● **TO BE DONE**
The listing below is to be output in its exact form.

#### INFORMATION PROVIDED ####

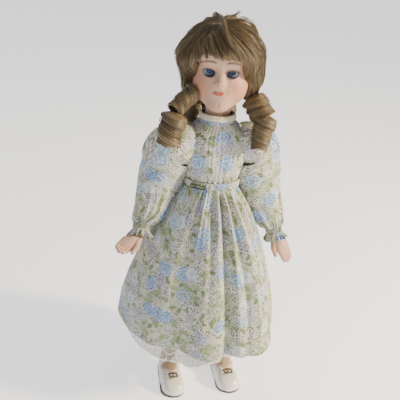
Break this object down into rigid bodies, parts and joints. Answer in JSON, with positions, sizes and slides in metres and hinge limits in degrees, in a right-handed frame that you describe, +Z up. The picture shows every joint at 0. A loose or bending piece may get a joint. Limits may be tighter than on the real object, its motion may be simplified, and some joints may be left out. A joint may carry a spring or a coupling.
{
  "type": "porcelain doll",
  "caption": "Strung ball-jointed child doll with bisque socket head and hands, curled wig, long floral dress, petticoat and buckled shoes.",
  "frame": {"origin": "middle of the whole doll seen from above, on the floor it stands on", "axes": "+Z up, the doll faces -Y, +X is the doll's own left side"},
  "size_m": [0.2394, 0.2066, 0.498],
  "materials": {
    "bisque": "matte bisque porcelain, fired with a flesh tint",
    "composition": "painted composition, satin",
    "glass_eye": "blown glass, glossy",
    "plaster": "matte plaster",
    "cork": "raw cork",
    "turned_wood": "raw turned wood",
    "steel_wire": "bright wire",
    "elastic": "braided cover",
    "cap_net": "wig net",
    "wig_hair": "golden brown synthetic fibre, soft sheen",
    "floral_cotton": "pale printed cotton lawn, matte",
    "cream_lace": "cotton lace",
    "white_batiste": "thin white batiste",
    "white_net": "embroidered net",
    "dark_cord": "thin dark cord",
    "snap_metal": "nickel plated",
    "nylon": "fine flesh nylon knit",
    "white_leatherette": "smooth, half gloss",
    "sole_board": "dark brown, matte",
    "bronze": "aged bronze"
  },
  "bodies": {
    "torso": {"torso": "composition", "body_elastic": "elastic", "arm_elastic": "elastic", "bodice": "floral_cotton", "collar": "floral_cotton", "collar_lace": "cream_lace", "back_snaps": "snap_metal", "waistband": "floral_cotton", "waist_loop": "dark_cord", "skirt": "floral_cotton", "petticoat": "white_batiste", "petticoat_lace": "white_net", "bloomers": "white_batiste"},
    "head": {"head": "bisque", "neck_button": "turned_wood", "neck_hook": "steel_wire", "right_eye": "glass_eye", "left_eye": "glass_eye", "eye_plaster": "plaster", "pate": "cork", "wig_cap": "cap_net", "hair": "wig_hair", "right_curls": "wig_hair", "left_curls": "wig_hair", "back_curls": "wig_hair"},
    "right_upper_arm": {"right_upper_arm": "composition", "right_arm_cord": "elastic", "right_sleeve": "floral_cotton"},
    "right_forearm": {"right_forearm": "composition", "right_wrist_hook": "steel_wire", "right_cuff": "floral_cotton", "right_ruffle": "floral_cotton"},
    "right_hand": {"right_hand": "bisque"},
    "right_thigh": {"right_thigh": "composition", "right_leg_cord": "elastic"},
    "right_lower_leg": {"right_lower_leg": "composition", "right_stocking": "nylon", "right_shoe": "white_leatherette", "right_sole": "sole_board", "right_strap": "white_leatherette", "right_buckle": "bronze"},
    "left_upper_arm": {"left_upper_arm": "composition", "left_arm_cord": "elastic", "left_sleeve": "floral_cotton"},
    "left_forearm": {"left_forearm": "composition", "left_wrist_hook": "steel_wire", "left_cuff": "floral_cotton", "left_ruffle": "floral_cotton"},
    "left_hand": {"left_hand": "bisque"},
    "left_thigh": {"left_thigh": "composition", "left_leg_cord": "elastic"},
    "left_lower_leg": {"left_lower_leg": "composition", "left_stocking": "nylon", "left_shoe": "white_leatherette", "left_sole": "sole_board", "left_strap": "white_leatherette", "left_buckle": "bronze"}
  },
  "joints": [
    {"name": "head_turn", "type": "hinge", "parent": "torso", "child": "head", "pos_m": [0.0045, 0, 0.375], "axis": [0, 0, 1], "range_deg": [-30, 45], "deforming": ["right_curls", "left_curls", "back_curls"]},
    {"name": "right_shoulder", "type": "hinge", "parent": "torso", "child": "right_upper_arm", "pos_m": [-0.0395, 0, 0.348], "axis": [-1, 0, 0], "range_deg": [-25, 80], "deforming": ["right_sleeve"]},
    {"name": "right_elbow", "type": "hinge", "parent": "right_upper_arm", "child": "right_forearm", "pos_m": [-0.07242, 0.01497, 0.28116], "axis": [-0.8933, -0.2237, 0.3899], "range_deg": [-40, 15], "deforming": ["right_sleeve"]},
    {"name": "right_wrist", "type": "hinge", "parent": "right_forearm", "child": "right_hand", "pos_m": [-0.08498, -0.02062, 0.23196], "axis": [-0.2026, -0.574, -0.7934], "range_deg": [-60, 60]},
    {"name": "right_hip", "type": "hinge", "parent": "torso", "child": "right_thigh", "pos_m": [-0.0155, 0, 0.212], "axis": [-1, 0, 0], "range_deg": [-12, 12], "deforming": ["bloomers"]},
    {"name": "right_knee", "type": "hinge", "parent": "right_thigh", "child": "right_lower_leg", "pos_m": [-0.0235, 0, 0.12], "axis": [1, 0, 0], "range_deg": [0, 35]},
    {"name": "left_shoulder", "type": "hinge", "parent": "torso", "child": "left_upper_arm", "pos_m": [0.0485, 0, 0.348], "axis": [-1, 0, 0], "range_deg": [-25, 80], "deforming": ["left_sleeve"]},
    {"name": "left_elbow", "type": "hinge", "parent": "left_upper_arm", "child": "left_forearm", "pos_m": [0.07848, 0.01099, 0.27904], "axis": [-1, 0, 0], "range_deg": [-15, 45], "deforming": ["left_sleeve"]},
    {"name": "left_wrist", "type": "hinge", "parent": "left_forearm", "child": "left_hand", "pos_m": [0.09366, -0.00215, 0.22038], "axis": [0.2447, -0.2121, -0.9461], "range_deg": [-60, 60]},
    {"name": "left_hip", "type": "hinge", "parent": "torso", "child": "left_thigh", "pos_m": [0.0245, 0, 0.212], "axis": [-1, 0, 0], "range_deg": [-12, 12], "deforming": ["bloomers"]},
    {"name": "left_knee", "type": "hinge", "parent": "left_thigh", "child": "left_lower_leg", "pos_m": [0.0325, 0, 0.12], "axis": [1, 0, 0], "range_deg": [0, 35]}
  ]
}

####

● **TASK OUTPUT**
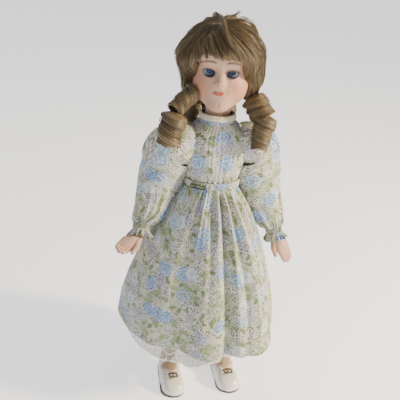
Break this object down into rigid bodies, parts and joints. Answer in JSON, with positions, sizes and slides in metres and hinge limits in degrees, in a right-handed frame that you describe, +Z up. The picture shows every joint at 0. A loose or bending piece may get a joint. Limits may be tighter than on the real object, its motion may be simplified, and some joints may be left out. A joint may carry a spring or a coupling.
{
  "type": "porcelain doll",
  "caption": "Strung ball-jointed child doll with bisque socket head and hands, curled wig, long floral dress, petticoat and buckled shoes.",
  "frame": {"origin": "middle of the whole doll seen from above, on the floor it stands on", "axes": "+Z up, the doll faces -Y, +X is the doll's own left side"},
  "size_m": [0.2394, 0.2066, 0.498],
  "materials": {
    "bisque": "matte bisque porcelain, fired with a flesh tint",
    "composition": "painted composition, satin",
    "glass_eye": "blown glass, glossy",
    "plaster": "matte plaster",
    "cork": "raw cork",
    "turned_wood": "raw turned wood",
    "steel_wire": "bright wire",
    "elastic": "braided cover",
    "cap_net": "wig net",
    "wig_hair": "golden brown synthetic fibre, soft sheen",
    "floral_cotton": "pale printed cotton lawn, matte",
    "cream_lace": "cotton lace",
    "white_batiste": "thin white batiste",
    "white_net": "embroidered net",
    "dark_cord": "thin dark cord",
    "snap_metal": "nickel plated",
    "nylon": "fine flesh nylon knit",
    "white_leatherette": "smooth, half gloss",
    "sole_board": "dark brown, matte",
    "bronze": "aged bronze"
  },
  "bodies": {
    "torso": {"torso": "composition", "body_elastic": "elastic", "arm_elastic": "elastic", "bodice": "floral_cotton", "collar": "floral_cotton", "collar_lace": "cream_lace", "back_snaps": "snap_metal", "waistband": "floral_cotton", "waist_loop": "dark_cord", "skirt": "floral_cotton", "petticoat": "white_batiste", "petticoat_lace": "white_net", "bloomers": "white_batiste"},
    "head": {"head": "bisque", "neck_button": "turned_wood", "neck_hook": "steel_wire", "right_eye": "glass_eye", "left_eye": "glass_eye", "eye_plaster": "plaster", "pate": "cork", "wig_cap": "cap_net", "hair": "wig_hair", "right_curls": "wig_hair", "left_curls": "wig_hair", "back_curls": "wig_hair"},
    "right_upper_arm": {"right_upper_arm": "composition", "right_arm_cord": "elastic", "right_sleeve": "floral_cotton"},
    "right_forearm": {"right_forearm": "composition", "right_wrist_hook": "steel_wire", "right_cuff": "floral_cotton", "right_ruffle": "floral_cotton"},
    "right_hand": {"right_hand": "bisque"},
    "right_thigh": {"right_thigh": "composition", "right_leg_cord": "elastic"},
    "right_lower_leg": {"right_lower_leg": "composition", "right_stocking": "nylon", "right_shoe": "white_leatherette", "right_sole": "sole_board", "right_strap": "white_leatherette", "right_buckle": "bronze"},
    "left_upper_arm": {"left_upper_arm": "composition", "left_arm_cord": "elastic", "left_sleeve": "floral_cotton"},
    "left_forearm": {"left_forearm": "composition", "left_wrist_hook": "steel_wire", "left_cuff": "floral_cotton", "left_ruffle": "floral_cotton"},
    "left_hand": {"left_hand": "bisque"},
    "left_thigh": {"left_thigh": "composition", "left_leg_cord": "elastic"},
    "left_lower_leg": {"left_lower_leg": "composition", "left_stocking": "nylon", "left_shoe": "white_leatherette", "left_sole": "sole_board", "left_strap": "white_leatherette", "left_buckle": "bronze"}
  },
  "joints": [
    {"name": "head_turn", "type": "hinge", "parent": "torso", "child": "head", "pos_m": [0.0045, 0, 0.375], "axis": [0, 0, 1], "range_deg": [-30, 45], "deforming": ["right_curls", "left_curls", "back_curls"]},
    {"name": "right_shoulder", "type": "hinge", "parent": "torso", "child": "right_upper_arm", "pos_m": [-0.0395, 0, 0.348], "axis": [-1, 0, 0], "range_deg": [-25, 80], "deforming": ["right_sleeve"]},
    {"name": "right_elbow", "type": "hinge", "parent": "right_upper_arm", "child": "right_forearm", "pos_m": [-0.07242, 0.01497, 0.28116], "axis": [-0.8933, -0.2237, 0.3899], "range_deg": [-40, 15], "deforming": ["right_sleeve"]},
    {"name": "right_wrist", "type": "hinge", "parent": "right_forearm", "child": "right_hand", "pos_m": [-0.08498, -0.02062, 0.23196], "axis": [-0.2026, -0.574, -0.7934], "range_deg": [-60, 60]},
    {"name": "right_hip", "type": "hinge", "parent": "torso", "child": "right_thigh", "pos_m": [-0.0155, 0, 0.212], "axis": [-1, 0, 0], "range_deg": [-12, 12], "deforming": ["bloomers"]},
    {"name": "right_knee", "type": "hinge", "parent": "right_thigh", "child": "right_lower_leg", "pos_m": [-0.0235, 0, 0.12], "axis": [1, 0, 0], "range_deg": [0, 35]},
    {"name": "left_shoulder", "type": "hinge", "parent": "torso", "child": "left_upper_arm", "pos_m": [0.0485, 0, 0.348], "axis": [-1, 0, 0], "range_deg": [-25, 80], "deforming": ["left_sleeve"]},
    {"name": "left_elbow", "type": "hinge", "parent": "left_upper_arm", "child": "left_forearm", "pos_m": [0.07848, 0.01099, 0.27904], "axis": [-1, 0, 0], "range_deg": [-15, 45], "deforming": ["left_sleeve"]},
    {"name": "left_wrist", "type": "hinge", "parent": "left_forearm", "child": "left_hand", "pos_m": [0.09366, -0.00215, 0.22038], "axis": [0.2447, -0.2121, -0.9461], "range_deg": [-60, 60]},
    {"name": "left_hip", "type": "hinge", "parent": "torso", "child": "left_thigh", "pos_m": [0.0245, 0, 0.212], "axis": [-1, 0, 0], "range_deg": [-12, 12], "deforming": ["bloomers"]},
    {"name": "left_knee", "type": "hinge", "parent": "left_thigh", "child": "left_lower_leg", "pos_m": [0.0325, 0, 0.12], "axis": [1, 0, 0], "range_deg": [0, 35]}
  ]
}